> _Extracted entries_:
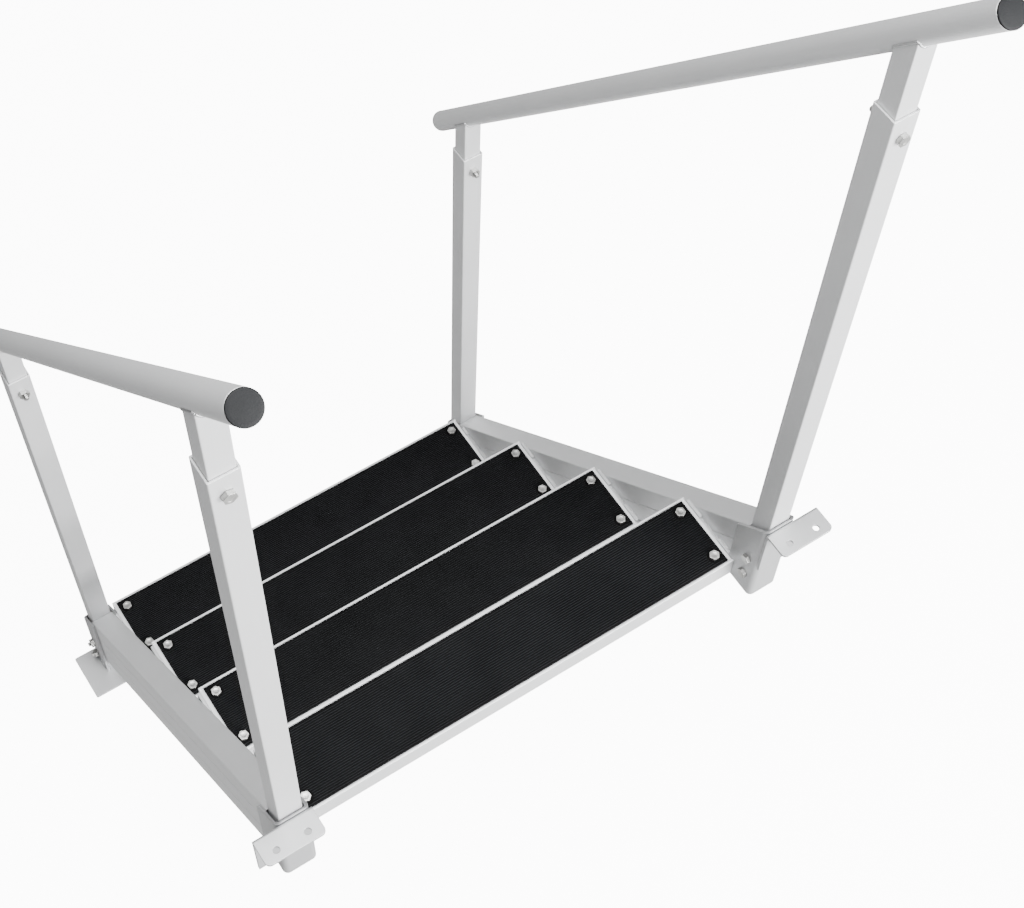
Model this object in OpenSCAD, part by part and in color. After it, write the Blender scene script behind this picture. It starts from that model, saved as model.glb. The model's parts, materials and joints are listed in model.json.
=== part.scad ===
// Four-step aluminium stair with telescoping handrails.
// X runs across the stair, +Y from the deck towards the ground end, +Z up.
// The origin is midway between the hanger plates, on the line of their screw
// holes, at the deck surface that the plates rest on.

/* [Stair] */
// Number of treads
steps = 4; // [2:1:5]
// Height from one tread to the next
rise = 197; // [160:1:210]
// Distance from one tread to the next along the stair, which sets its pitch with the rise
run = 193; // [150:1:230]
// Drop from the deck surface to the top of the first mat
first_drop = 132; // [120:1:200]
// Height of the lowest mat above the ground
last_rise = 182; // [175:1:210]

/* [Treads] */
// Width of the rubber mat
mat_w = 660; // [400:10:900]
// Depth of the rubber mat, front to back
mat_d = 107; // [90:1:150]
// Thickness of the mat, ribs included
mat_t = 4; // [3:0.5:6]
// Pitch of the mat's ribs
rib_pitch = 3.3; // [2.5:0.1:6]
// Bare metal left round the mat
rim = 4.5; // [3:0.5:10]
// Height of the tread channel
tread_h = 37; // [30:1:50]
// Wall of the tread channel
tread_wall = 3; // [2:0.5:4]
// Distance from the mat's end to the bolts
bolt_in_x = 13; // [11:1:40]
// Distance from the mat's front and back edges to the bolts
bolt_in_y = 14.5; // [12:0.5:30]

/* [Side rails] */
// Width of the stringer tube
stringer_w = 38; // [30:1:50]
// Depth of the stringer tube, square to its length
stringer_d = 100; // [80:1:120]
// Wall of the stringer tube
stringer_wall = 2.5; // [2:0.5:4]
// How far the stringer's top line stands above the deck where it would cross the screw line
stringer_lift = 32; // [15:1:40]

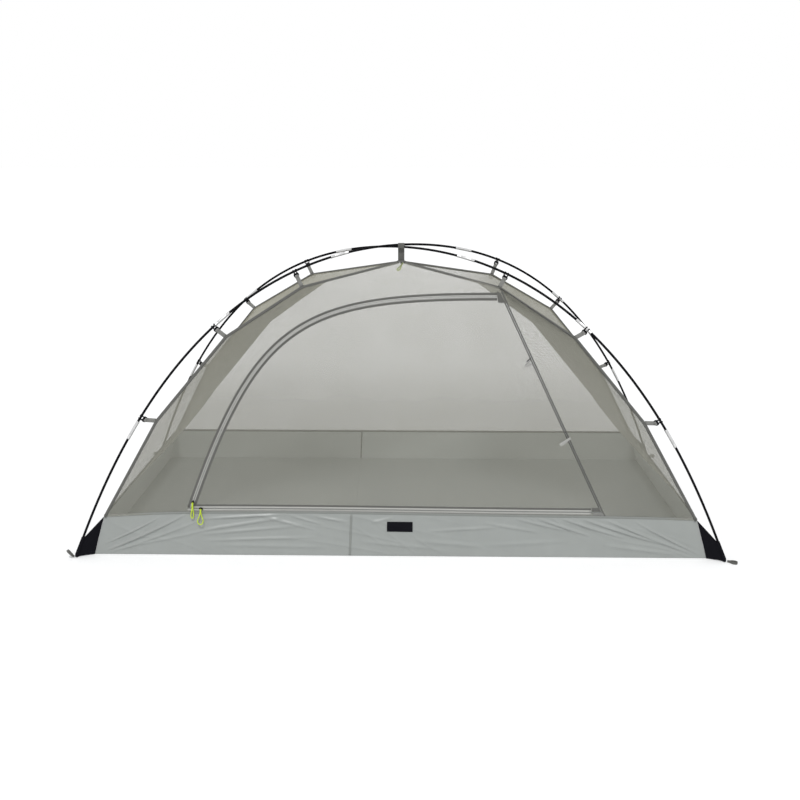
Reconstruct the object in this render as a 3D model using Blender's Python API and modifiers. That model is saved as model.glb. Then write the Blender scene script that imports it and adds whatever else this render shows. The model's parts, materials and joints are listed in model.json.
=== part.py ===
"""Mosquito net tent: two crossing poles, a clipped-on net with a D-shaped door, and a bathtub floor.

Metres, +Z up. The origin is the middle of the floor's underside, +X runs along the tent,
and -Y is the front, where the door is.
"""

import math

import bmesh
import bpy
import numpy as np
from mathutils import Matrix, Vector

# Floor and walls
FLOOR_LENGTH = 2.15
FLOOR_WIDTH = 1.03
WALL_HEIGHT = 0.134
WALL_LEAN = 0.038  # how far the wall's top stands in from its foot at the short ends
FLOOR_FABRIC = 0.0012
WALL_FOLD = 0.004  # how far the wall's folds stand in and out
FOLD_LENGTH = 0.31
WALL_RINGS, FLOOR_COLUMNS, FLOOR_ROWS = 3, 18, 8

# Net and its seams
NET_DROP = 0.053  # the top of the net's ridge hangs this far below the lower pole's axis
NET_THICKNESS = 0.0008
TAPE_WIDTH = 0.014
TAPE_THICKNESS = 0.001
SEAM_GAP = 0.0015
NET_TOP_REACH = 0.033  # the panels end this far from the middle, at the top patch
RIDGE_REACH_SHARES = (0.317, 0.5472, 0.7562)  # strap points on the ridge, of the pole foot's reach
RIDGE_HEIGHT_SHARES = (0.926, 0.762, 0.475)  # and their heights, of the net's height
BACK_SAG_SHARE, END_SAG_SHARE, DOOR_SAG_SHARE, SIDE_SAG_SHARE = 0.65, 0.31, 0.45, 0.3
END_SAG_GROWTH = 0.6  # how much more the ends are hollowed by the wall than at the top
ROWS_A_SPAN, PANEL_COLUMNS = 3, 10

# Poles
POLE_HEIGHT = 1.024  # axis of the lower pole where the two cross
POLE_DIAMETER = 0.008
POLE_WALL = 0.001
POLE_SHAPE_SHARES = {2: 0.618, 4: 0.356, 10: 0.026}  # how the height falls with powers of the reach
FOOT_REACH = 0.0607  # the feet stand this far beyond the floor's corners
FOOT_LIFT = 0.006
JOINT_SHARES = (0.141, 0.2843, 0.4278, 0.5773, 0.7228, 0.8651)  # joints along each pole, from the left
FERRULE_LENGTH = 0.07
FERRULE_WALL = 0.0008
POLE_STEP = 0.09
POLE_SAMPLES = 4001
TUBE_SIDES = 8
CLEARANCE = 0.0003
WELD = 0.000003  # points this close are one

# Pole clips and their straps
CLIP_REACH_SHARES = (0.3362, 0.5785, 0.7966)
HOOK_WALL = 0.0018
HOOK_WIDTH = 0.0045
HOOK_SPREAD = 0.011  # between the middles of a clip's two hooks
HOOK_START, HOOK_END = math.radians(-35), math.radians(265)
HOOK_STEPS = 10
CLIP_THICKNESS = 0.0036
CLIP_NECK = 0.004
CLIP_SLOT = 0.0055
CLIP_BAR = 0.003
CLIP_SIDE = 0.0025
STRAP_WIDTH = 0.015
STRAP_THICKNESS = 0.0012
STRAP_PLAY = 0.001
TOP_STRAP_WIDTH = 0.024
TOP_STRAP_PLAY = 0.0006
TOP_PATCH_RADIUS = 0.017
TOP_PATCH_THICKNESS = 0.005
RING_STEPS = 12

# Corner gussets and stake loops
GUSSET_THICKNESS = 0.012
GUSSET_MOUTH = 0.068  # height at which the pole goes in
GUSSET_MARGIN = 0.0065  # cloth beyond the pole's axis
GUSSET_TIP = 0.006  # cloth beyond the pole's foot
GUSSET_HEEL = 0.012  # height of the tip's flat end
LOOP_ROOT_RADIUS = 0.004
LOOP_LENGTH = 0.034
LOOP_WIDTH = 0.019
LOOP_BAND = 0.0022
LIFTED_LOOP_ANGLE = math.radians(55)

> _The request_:
Each entry above is to be quoted exactly.

> _The result_:
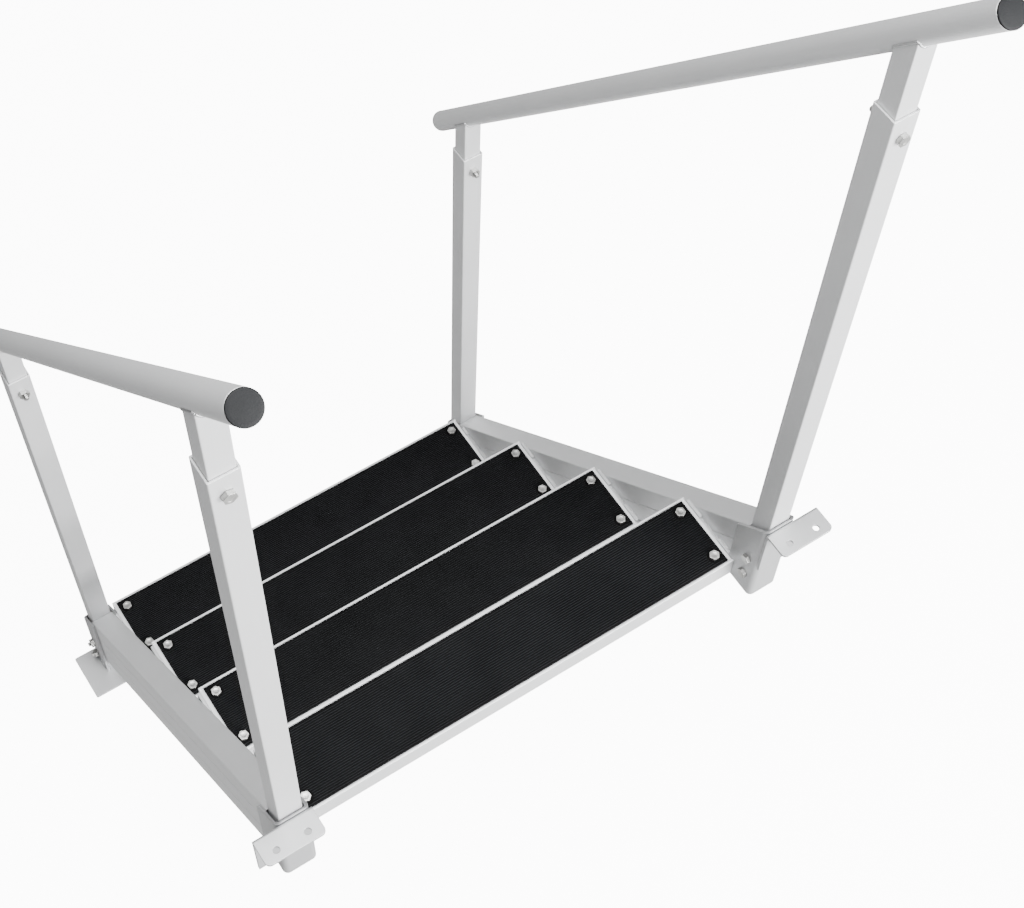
Model this object in OpenSCAD, part by part and in color. After it, write the Blender scene script behind this picture. It starts from that model, saved as model.glb. The model's parts, materials and joints are listed in model.json.
=== part.scad ===
// Four-step aluminium stair with telescoping handrails.
// X runs across the stair, +Y from the deck towards the ground end, +Z up.
// The origin is midway between the hanger plates, on the line of their screw
// holes, at the deck surface that the plates rest on.

/* [Stair] */
// Number of treads
steps = 4; // [2:1:5]
// Height from one tread to the next
rise = 197; // [160:1:210]
// Distance from one tread to the next along the stair, which sets its pitch with the rise
run = 193; // [150:1:230]
// Drop from the deck surface to the top of the first mat
first_drop = 132; // [120:1:200]
// Height of the lowest mat above the ground
last_rise = 182; // [175:1:210]

/* [Treads] */
// Width of the rubber mat
mat_w = 660; // [400:10:900]
// Depth of the rubber mat, front to back
mat_d = 107; // [90:1:150]
// Thickness of the mat, ribs included
mat_t = 4; // [3:0.5:6]
// Pitch of the mat's ribs
rib_pitch = 3.3; // [2.5:0.1:6]
// Bare metal left round the mat
rim = 4.5; // [3:0.5:10]
// Height of the tread channel
tread_h = 37; // [30:1:50]
// Wall of the tread channel
tread_wall = 3; // [2:0.5:4]
// Distance from the mat's end to the bolts
bolt_in_x = 13; // [11:1:40]
// Distance from the mat's front and back edges to the bolts
bolt_in_y = 14.5; // [12:0.5:30]

/* [Side rails] */
// Width of the stringer tube
stringer_w = 38; // [30:1:50]
// Depth of the stringer tube, square to its length
stringer_d = 100; // [80:1:120]
// Wall of the stringer tube
stringer_wall = 2.5; // [2:0.5:4]
// How far the stringer's top line stands above the deck where it would cross the screw line
stringer_lift = 32; // [15:1:40]

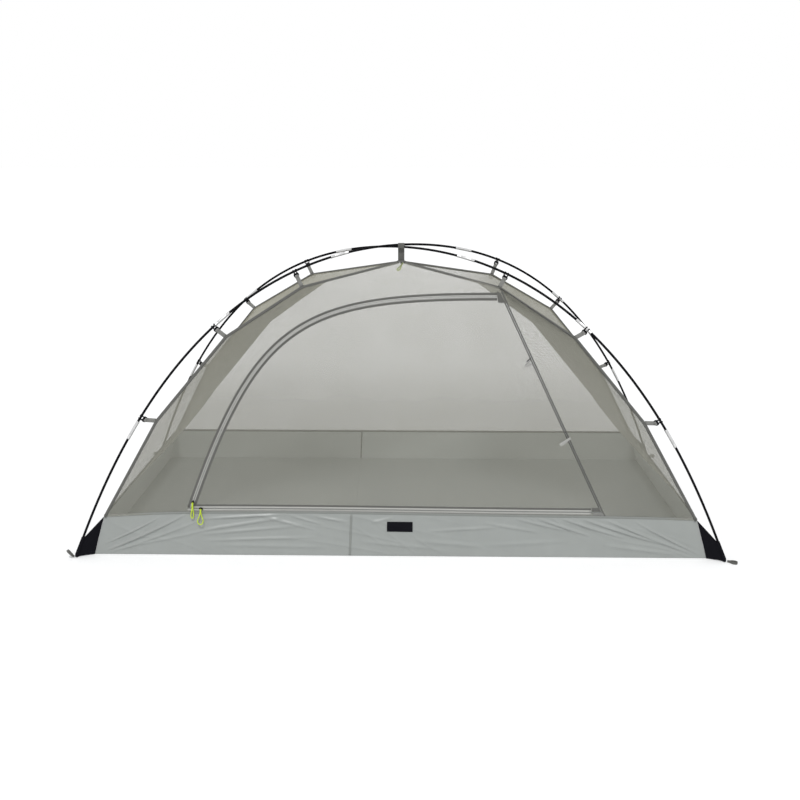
Reconstruct the object in this render as a 3D model using Blender's Python API and modifiers. That model is saved as model.glb. Then write the Blender scene script that imports it and adds whatever else this render shows. The model's parts, materials and joints are listed in model.json.
=== part.py ===
"""Mosquito net tent: two crossing poles, a clipped-on net with a D-shaped door, and a bathtub floor.

Metres, +Z up. The origin is the middle of the floor's underside, +X runs along the tent,
and -Y is the front, where the door is.
"""

import math

import bmesh
import bpy
import numpy as np
from mathutils import Matrix, Vector

# Floor and walls
FLOOR_LENGTH = 2.15
FLOOR_WIDTH = 1.03
WALL_HEIGHT = 0.134
WALL_LEAN = 0.038  # how far the wall's top stands in from its foot at the short ends
FLOOR_FABRIC = 0.0012
WALL_FOLD = 0.004  # how far the wall's folds stand in and out
FOLD_LENGTH = 0.31
WALL_RINGS, FLOOR_COLUMNS, FLOOR_ROWS = 3, 18, 8

# Net and its seams
NET_DROP = 0.053  # the top of the net's ridge hangs this far below the lower pole's axis
NET_THICKNESS = 0.0008
TAPE_WIDTH = 0.014
TAPE_THICKNESS = 0.001
SEAM_GAP = 0.0015
NET_TOP_REACH = 0.033  # the panels end this far from the middle, at the top patch
RIDGE_REACH_SHARES = (0.317, 0.5472, 0.7562)  # strap points on the ridge, of the pole foot's reach
RIDGE_HEIGHT_SHARES = (0.926, 0.762, 0.475)  # and their heights, of the net's height
BACK_SAG_SHARE, END_SAG_SHARE, DOOR_SAG_SHARE, SIDE_SAG_SHARE = 0.65, 0.31, 0.45, 0.3
END_SAG_GROWTH = 0.6  # how much more the ends are hollowed by the wall than at the top
ROWS_A_SPAN, PANEL_COLUMNS = 3, 10

# Poles
POLE_HEIGHT = 1.024  # axis of the lower pole where the two cross
POLE_DIAMETER = 0.008
POLE_WALL = 0.001
POLE_SHAPE_SHARES = {2: 0.618, 4: 0.356, 10: 0.026}  # how the height falls with powers of the reach
FOOT_REACH = 0.0607  # the feet stand this far beyond the floor's corners
FOOT_LIFT = 0.006
JOINT_SHARES = (0.141, 0.2843, 0.4278, 0.5773, 0.7228, 0.8651)  # joints along each pole, from the left
FERRULE_LENGTH = 0.07
FERRULE_WALL = 0.0008
POLE_STEP = 0.09
POLE_SAMPLES = 4001
TUBE_SIDES = 8
CLEARANCE = 0.0003
WELD = 0.000003  # points this close are one

# Pole clips and their straps
CLIP_REACH_SHARES = (0.3362, 0.5785, 0.7966)
HOOK_WALL = 0.0018
HOOK_WIDTH = 0.0045
HOOK_SPREAD = 0.011  # between the middles of a clip's two hooks
HOOK_START, HOOK_END = math.radians(-35), math.radians(265)
HOOK_STEPS = 10
CLIP_THICKNESS = 0.0036
CLIP_NECK = 0.004
CLIP_SLOT = 0.0055
CLIP_BAR = 0.003
CLIP_SIDE = 0.0025
STRAP_WIDTH = 0.015
STRAP_THICKNESS = 0.0012
STRAP_PLAY = 0.001
TOP_STRAP_WIDTH = 0.024
TOP_STRAP_PLAY = 0.0006
TOP_PATCH_RADIUS = 0.017
TOP_PATCH_THICKNESS = 0.005
RING_STEPS = 12

# Corner gussets and stake loops
GUSSET_THICKNESS = 0.012
GUSSET_MOUTH = 0.068  # height at which the pole goes in
GUSSET_MARGIN = 0.0065  # cloth beyond the pole's axis
GUSSET_TIP = 0.006  # cloth beyond the pole's foot
GUSSET_HEEL = 0.012  # height of the tip's flat end
LOOP_ROOT_RADIUS = 0.004
LOOP_LENGTH = 0.034
LOOP_WIDTH = 0.019
LOOP_BAND = 0.0022
LIFTED_LOOP_ANGLE = math.radians(55)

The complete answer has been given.